**RECORDED DATA**
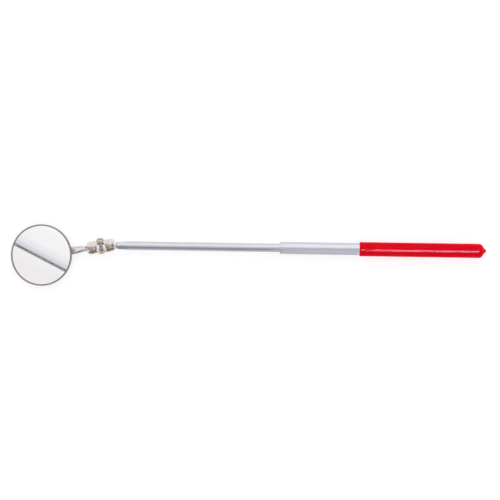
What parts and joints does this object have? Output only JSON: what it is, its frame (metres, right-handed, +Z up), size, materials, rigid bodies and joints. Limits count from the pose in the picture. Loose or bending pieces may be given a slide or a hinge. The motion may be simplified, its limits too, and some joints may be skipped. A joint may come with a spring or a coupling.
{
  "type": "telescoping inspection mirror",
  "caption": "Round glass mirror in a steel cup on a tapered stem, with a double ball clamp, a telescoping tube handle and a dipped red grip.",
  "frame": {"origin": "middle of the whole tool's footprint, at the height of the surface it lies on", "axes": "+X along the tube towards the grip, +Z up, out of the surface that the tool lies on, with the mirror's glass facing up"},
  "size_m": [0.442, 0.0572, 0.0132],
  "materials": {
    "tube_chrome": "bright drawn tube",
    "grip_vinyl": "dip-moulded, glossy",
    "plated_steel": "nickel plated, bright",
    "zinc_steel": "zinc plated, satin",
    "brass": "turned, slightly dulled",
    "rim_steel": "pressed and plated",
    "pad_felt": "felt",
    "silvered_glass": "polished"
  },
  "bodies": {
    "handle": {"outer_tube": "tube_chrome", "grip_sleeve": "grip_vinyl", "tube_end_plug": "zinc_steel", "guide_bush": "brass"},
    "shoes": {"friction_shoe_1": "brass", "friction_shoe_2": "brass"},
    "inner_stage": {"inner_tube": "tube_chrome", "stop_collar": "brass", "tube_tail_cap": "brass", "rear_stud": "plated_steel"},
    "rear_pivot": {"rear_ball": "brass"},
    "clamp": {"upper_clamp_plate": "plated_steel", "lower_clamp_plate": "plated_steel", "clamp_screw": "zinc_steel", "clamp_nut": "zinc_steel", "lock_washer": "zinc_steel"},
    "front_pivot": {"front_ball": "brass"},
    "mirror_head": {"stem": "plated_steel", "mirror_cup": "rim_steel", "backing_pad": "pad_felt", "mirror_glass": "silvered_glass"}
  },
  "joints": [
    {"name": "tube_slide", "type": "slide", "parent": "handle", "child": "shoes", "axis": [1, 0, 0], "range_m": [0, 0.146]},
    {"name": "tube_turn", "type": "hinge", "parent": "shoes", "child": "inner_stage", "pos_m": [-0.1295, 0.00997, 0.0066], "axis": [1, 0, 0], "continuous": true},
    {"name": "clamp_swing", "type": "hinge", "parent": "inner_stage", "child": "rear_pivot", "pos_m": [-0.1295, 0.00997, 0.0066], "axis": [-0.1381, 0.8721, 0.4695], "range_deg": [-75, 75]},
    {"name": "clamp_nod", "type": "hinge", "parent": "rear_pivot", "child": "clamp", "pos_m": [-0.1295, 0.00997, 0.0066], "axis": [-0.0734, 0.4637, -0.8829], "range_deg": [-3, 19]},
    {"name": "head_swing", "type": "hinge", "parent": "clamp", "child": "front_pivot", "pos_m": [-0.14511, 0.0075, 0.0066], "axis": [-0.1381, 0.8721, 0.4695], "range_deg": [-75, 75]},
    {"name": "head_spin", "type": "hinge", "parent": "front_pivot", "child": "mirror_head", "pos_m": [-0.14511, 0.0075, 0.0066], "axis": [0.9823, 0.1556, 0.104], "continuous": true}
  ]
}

**PROBLEM**
Every line of the data above should be reproduced word for word.

**RESPONSE TO THIS EXERCISE**
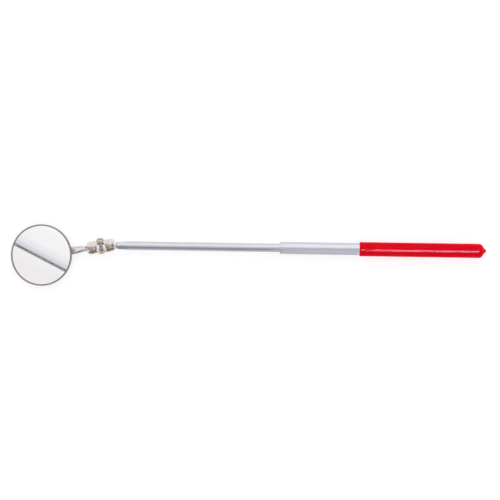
What parts and joints does this object have? Output only JSON: what it is, its frame (metres, right-handed, +Z up), size, materials, rigid bodies and joints. Limits count from the pose in the picture. Loose or bending pieces may be given a slide or a hinge. The motion may be simplified, its limits too, and some joints may be skipped. A joint may come with a spring or a coupling.
{
  "type": "telescoping inspection mirror",
  "caption": "Round glass mirror in a steel cup on a tapered stem, with a double ball clamp, a telescoping tube handle and a dipped red grip.",
  "frame": {"origin": "middle of the whole tool's footprint, at the height of the surface it lies on", "axes": "+X along the tube towards the grip, +Z up, out of the surface that the tool lies on, with the mirror's glass facing up"},
  "size_m": [0.442, 0.0572, 0.0132],
  "materials": {
    "tube_chrome": "bright drawn tube",
    "grip_vinyl": "dip-moulded, glossy",
    "plated_steel": "nickel plated, bright",
    "zinc_steel": "zinc plated, satin",
    "brass": "turned, slightly dulled",
    "rim_steel": "pressed and plated",
    "pad_felt": "felt",
    "silvered_glass": "polished"
  },
  "bodies": {
    "handle": {"outer_tube": "tube_chrome", "grip_sleeve": "grip_vinyl", "tube_end_plug": "zinc_steel", "guide_bush": "brass"},
    "shoes": {"friction_shoe_1": "brass", "friction_shoe_2": "brass"},
    "inner_stage": {"inner_tube": "tube_chrome", "stop_collar": "brass", "tube_tail_cap": "brass", "rear_stud": "plated_steel"},
    "rear_pivot": {"rear_ball": "brass"},
    "clamp": {"upper_clamp_plate": "plated_steel", "lower_clamp_plate": "plated_steel", "clamp_screw": "zinc_steel", "clamp_nut": "zinc_steel", "lock_washer": "zinc_steel"},
    "front_pivot": {"front_ball": "brass"},
    "mirror_head": {"stem": "plated_steel", "mirror_cup": "rim_steel", "backing_pad": "pad_felt", "mirror_glass": "silvered_glass"}
  },
  "joints": [
    {"name": "tube_slide", "type": "slide", "parent": "handle", "child": "shoes", "axis": [1, 0, 0], "range_m": [0, 0.146]},
    {"name": "tube_turn", "type": "hinge", "parent": "shoes", "child": "inner_stage", "pos_m": [-0.1295, 0.00997, 0.0066], "axis": [1, 0, 0], "continuous": true},
    {"name": "clamp_swing", "type": "hinge", "parent": "inner_stage", "child": "rear_pivot", "pos_m": [-0.1295, 0.00997, 0.0066], "axis": [-0.1381, 0.8721, 0.4695], "range_deg": [-75, 75]},
    {"name": "clamp_nod", "type": "hinge", "parent": "rear_pivot", "child": "clamp", "pos_m": [-0.1295, 0.00997, 0.0066], "axis": [-0.0734, 0.4637, -0.8829], "range_deg": [-3, 19]},
    {"name": "head_swing", "type": "hinge", "parent": "clamp", "child": "front_pivot", "pos_m": [-0.14511, 0.0075, 0.0066], "axis": [-0.1381, 0.8721, 0.4695], "range_deg": [-75, 75]},
    {"name": "head_spin", "type": "hinge", "parent": "front_pivot", "child": "mirror_head", "pos_m": [-0.14511, 0.0075, 0.0066], "axis": [0.9823, 0.1556, 0.104], "continuous": true}
  ]
}